I want to modify my keyboard for a retro cyberpunk look and replace my LED (scroll, caps and num lock) indicators with neon indicators. I can power a neon lamp from a low voltage using a laptop CCFL inverter but I was wondering if there's any way I could power three from one inverter. They cannot be connected in parallel because only the one with the lowest forward voltage (or whatever the correct terminology is) will light. They must be connected in series. Is there some way I could use transistors to move the neon lamps in and out of the circuit? When all lamps are off, the inverter would produce a potential of, like, a 1000 or more volts.


----------



## seanspotatobusiness (Dec 20, 2017)

I have designed this circuit which reroutes the output of the inverter to a resistor when the lamps are not lit to prevent the inverter producing a very high voltage when the lamps are not lit.
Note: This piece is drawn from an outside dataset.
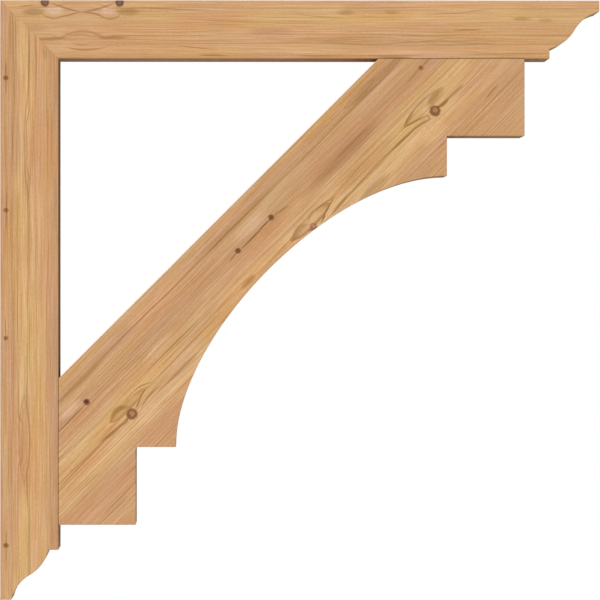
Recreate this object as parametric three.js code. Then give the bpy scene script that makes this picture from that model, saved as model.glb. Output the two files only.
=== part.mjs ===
import * as THREE from "three";

// Sizes, in millimetres

const bracketReach = 914.4; // wall face to the nose of the top plate
const bracketDrop = 914.4; // top face to the nose of the wall plate
const timberWidth = 139.7; // all three timbers are this wide and lie flush
const plateThick = 88.9;
const openingLeg = 487.9; // clear length of each plate between the inner corner and the brace
const braceDepth = 241.3; // the brace's board, measured square to its grain
const jointGap = 0.3; // air left where two timbers meet

// Ogee on the free end of each plate

const ogeeLength = 76.2;
const ogeeNose = 17.0; // square nose at the tip
const ogeeFillet = 15.2; // square step beside the inner face
const ogeeSweep = THREE.MathUtils.degToRad(46); // turn of each of its two arcs
const ogeeSteps = 14;

// Stepped ends and arch of the brace

const endSetback = 38.1; // from the start of the ogee back to the brace's end
const stepLength = 118.6;
const stepDrop = 61.0;
const archPull = 172.7; // how far the arch runs on square from each step before it turns
const archSteps = 56;

// Points are measured from the outer corner: "out" away from the wall, "down" from the top face.

// Points of an arc from one point to another that turns by the angle given, left for plus.
function arcBetween(from, to, turn, steps) {
  const chord = to.clone().sub(from);
  const middle = from.clone().add(to).multiplyScalar(0.5);
  const square = new THREE.Vector2(-chord.y, chord.x);
  const centre = middle.addScaledVector(square, 0.5 / Math.tan(turn / 2));
  const points = [];
  for (let i = 1; i <= steps; i++) {
    points.push(from.clone().rotateAround(centre, (turn * i) / steps));
  }
  return points;
}

// A plate seen from the side: x runs along it from the mitre, y across it from its outer face.
function plateOutline(length) {
  const mitreBack = jointGap / Math.SQRT2;
  const ogeeStart = length - ogeeLength;
  const filletTop = new THREE.Vector2(ogeeStart, plateThick - ogeeFillet);
  const tip = new THREE.Vector2(length, ogeeNose);
  const middle = filletTop.clone().add(tip).multiplyScalar(0.5);
  return [
    new THREE.Vector2(mitreBack, 0),
    new THREE.Vector2(plateThick + mitreBack, plateThick),
    new THREE.Vector2(ogeeStart, plateThick),
    filletTop,
    ...arcBetween(filletTop, middle, -ogeeSweep, ogeeSteps),
    ...arcBetween(middle, tip, ogeeSweep, ogeeSteps),
    new THREE.Vector2(length, 0),
  ];
}

// One end of the brace, from the opening to the step where the arch starts.
// x is along the plate that it seats on and y is away from that plate.
function braceEnd(plateLength) {
  const seat = plateThick + jointGap;
  const upperSum = 2 * plateThick + openingLeg;
  const lowerSum = upperSum + braceDepth * Math.SQRT2;
  const end = plateLength - ogeeLength - endSetback;
  const cornerDrop = lowerSum - end;
  return [
    new THREE.Vector2(upperSum - seat, seat),
    new THREE.Vector2(end, seat),
    new THREE.Vector2(end, cornerDrop),
    new THREE.Vector2(end - stepLength, cornerDrop),
    new THREE.Vector2(end - stepLength, cornerDrop + stepDrop),
  ];
}

function braceOutline() {
  const upper = braceEnd(bracketReach);
  const lower = braceEnd(bracketDrop).map((p) => new THREE.Vector2(p.y, p.x));
  const archFrom = upper.at(-1);
  const archTo = lower.at(-1);
  const arch = new THREE.CubicBezierCurve(
    archFrom,
    new THREE.Vector2(archFrom.x - archPull, archFrom.y),
    new THREE.Vector2(archTo.x, archTo.y - archPull),
    archTo,
  );
  return [...upper, ...arch.getSpacedPoints(archSteps).slice(1, -1), ...lower.reverse()];
}

// Sawn timber from an outline of points (out, down)
function timber(name, outline, colour) {
  const topZ = bracketDrop / 2;
  const side = new THREE.Shape(outline.map((p) => new THREE.Vector2(p.x, topZ - p.y)));
  const geometry = new THREE.ExtrudeGeometry(side, { depth: timberWidth, bevelEnabled: false });
  geometry.rotateX(Math.PI / 2);
  geometry.translate(0, timberWidth / 2, 0);
  const wood = new THREE.MeshStandardMaterial({ color: colour, roughness: 0.62, metalness: 0 });
  const mesh = new THREE.Mesh(geometry, wood);
  mesh.name = name;
  return mesh;
}

const topOutline = plateOutline(bracketReach);
const wallOutline = plateOutline(bracketDrop).map((p) => new THREE.Vector2(p.y, p.x));

const bracket = new THREE.Group();
bracket.name = "corbel_bracket";
bracket.add(timber("wall_plate", wallOutline, 0xcfa071));
bracket.add(timber("top_plate", topOutline, 0xd0a36f));
bracket.add(timber("brace", braceOutline(), 0xcf9f6d));

export default bracket;
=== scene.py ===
import math
import bpy
import bmesh
from mathutils import Matrix, Vector
from mathutils.geometry import interpolate_bezier


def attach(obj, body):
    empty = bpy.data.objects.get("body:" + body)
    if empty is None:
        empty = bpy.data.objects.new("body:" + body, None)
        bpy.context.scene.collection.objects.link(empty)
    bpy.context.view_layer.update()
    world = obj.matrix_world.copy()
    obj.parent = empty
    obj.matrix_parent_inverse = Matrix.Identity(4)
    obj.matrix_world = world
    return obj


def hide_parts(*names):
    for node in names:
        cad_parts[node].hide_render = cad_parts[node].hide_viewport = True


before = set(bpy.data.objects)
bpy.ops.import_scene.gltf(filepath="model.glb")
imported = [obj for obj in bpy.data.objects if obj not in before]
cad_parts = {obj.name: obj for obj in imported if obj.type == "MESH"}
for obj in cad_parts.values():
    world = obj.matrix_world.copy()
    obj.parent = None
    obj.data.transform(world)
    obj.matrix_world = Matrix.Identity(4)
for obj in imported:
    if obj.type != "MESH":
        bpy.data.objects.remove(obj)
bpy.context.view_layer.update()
print("frame loaded:", ", ".join(sorted(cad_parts)))

# Everything about a timber is in millimetres on its own grain axes:
# along the grain, across the face that shows, and deep, away from the viewer.

bracket = {
    "reach": 914.4,
    "drop": 914.4,
    "width": 139.7,
    "plateThick": 88.9,
    "jointGap": 0.06,  # joints drawn up tight
    "arris": 0.9,  # the eased edge
    "arrisSteps": 3,
}

ogee = {
    "length": 76.2,
    "nose": 17.0,
    "fillet": 15.2,
    "sweep": math.radians(46),
    "steps": 22,
}

brace = {
    "openingLeg": 487.9,
    "depth": 241.3,
    "endSetback": 38.1,
    "stepLength": 118.6,
    "stepDrop": 61.0,
    "archPull": 172.7,
    "archSteps": 110,
}

root2 = math.sqrt(2)
thick = bracket["plateThick"]
seat = thick + bracket["jointGap"]  # where the brace's ends lie
mitreBack = bracket["jointGap"] / root2  # half the mitre's gap, measured along a plate
upperSum = 2 * thick + brace["openingLeg"]  # out plus down, on the brace's upper edge
lowerSum = upperSum + brace["depth"] * root2
faceY = -bracket["width"] / 2
onPlane = 0.02  # a point this near a plane, in millimetres, is on it
sharpTurn = math.radians(35)


def grainFrame(along, across, start):
    # From grain axes in millimetres to the room in metres. start is where the axes begin, in millimetres.
    along, across = Vector(along).normalized(), Vector(across).normalized()
    turn = Matrix((along, across, along.cross(across))).transposed().to_4x4()
    return Matrix.Scale(0.001, 4) @ Matrix.Translation(start) @ turn


wallGrain = grainFrame((0, 0, 1), (1, 0, 0), (0, faceY, -bracket["drop"] / 2))
topGrain = grainFrame((1, 0, 0), (0, 0, -1), (0, faceY, bracket["drop"] / 2))
braceGrain = grainFrame((1, 0, 1), (1, 0, -1), (upperSum / 2, faceY, bracket["drop"] / 2 - upperSum / 2))


# Timber shapes

def stepTo(bm, last, place):
    corner = bm.verts.new((place[0], place[1], 0))
    bm.edges.new((last, corner))
    return corner


def arcTo(bm, last, place, turn, steps):
    # An arc from the last corner to a place, turning by the angle given
    chord = Vector((place[0], place[1], 0)) - last.co
    centre = last.co + chord / 2 + Vector((-chord.y, chord.x, 0)) * 0.5 / math.tan(turn / 2)
    spun = bmesh.ops.spin(bm, geom=[last], cent=centre, axis=(0, 0, 1), dvec=(0, 0, 0), angle=turn,
                          steps=steps, use_merge=False, use_normal_flip=False, use_duplicate=False)
    return next(g for g in spun["geom_last"] if isinstance(g, bmesh.types.BMVert))


def plateSide(bm, length, contact):
    # Side view of a plate, along it from the mitre. contact is the run that the brace covers.
    ogeeStart = length - ogee["length"]
    first = bm.verts.new((mitreBack, 0, 0))
    last = stepTo(bm, first, (thick + mitreBack, thick))
    for along in contact:
        last = stepTo(bm, last, (along, thick))
    last = stepTo(bm, last, (ogeeStart, thick))
    last = stepTo(bm, last, (ogeeStart, thick - ogee["fillet"]))
    middle = (length - ogee["length"] / 2, (thick - ogee["fillet"] + ogee["nose"]) / 2)
    last = arcTo(bm, last, middle, -ogee["sweep"], ogee["steps"])
    last = arcTo(bm, last, (length, ogee["nose"]), ogee["sweep"], ogee["steps"])
    last = stepTo(bm, last, (length, 0))
    bm.edges.new((last, first))


def onBoard(out, down):
    # A place of the side view on the brace's own grain axes
    return ((out - down) / root2, (out + down - upperSum) / root2)


def braceEnd(plateLength):
    # One end of the brace as (out, down), from the opening to the start of the arch
    end = plateLength - ogee["length"] - brace["endSetback"]
    corner = lowerSum - end
    nose = end - brace["stepLength"]
    return [(upperSum - seat, seat), (end, seat), (end, corner), (nose, corner), (nose, corner + brace["stepDrop"])]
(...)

I actually have two circuit designs but I don't know whether one is better than the other, other than the first using fewer components.


----------



## Lynx_Arc (Dec 20, 2017)

You may be able to wire a variable resistor inline with each lamp and tweak them to get them to light up the same in parallel.


----------



## snakebite (Dec 23, 2017)

reddish orange leds would be simpler.
but a simple resistor across your hv supply should keep it from running away.
since the neons need only a few ma ea feeding them from a high resistance like 100k solves the current hogging.43k might be fine.


----------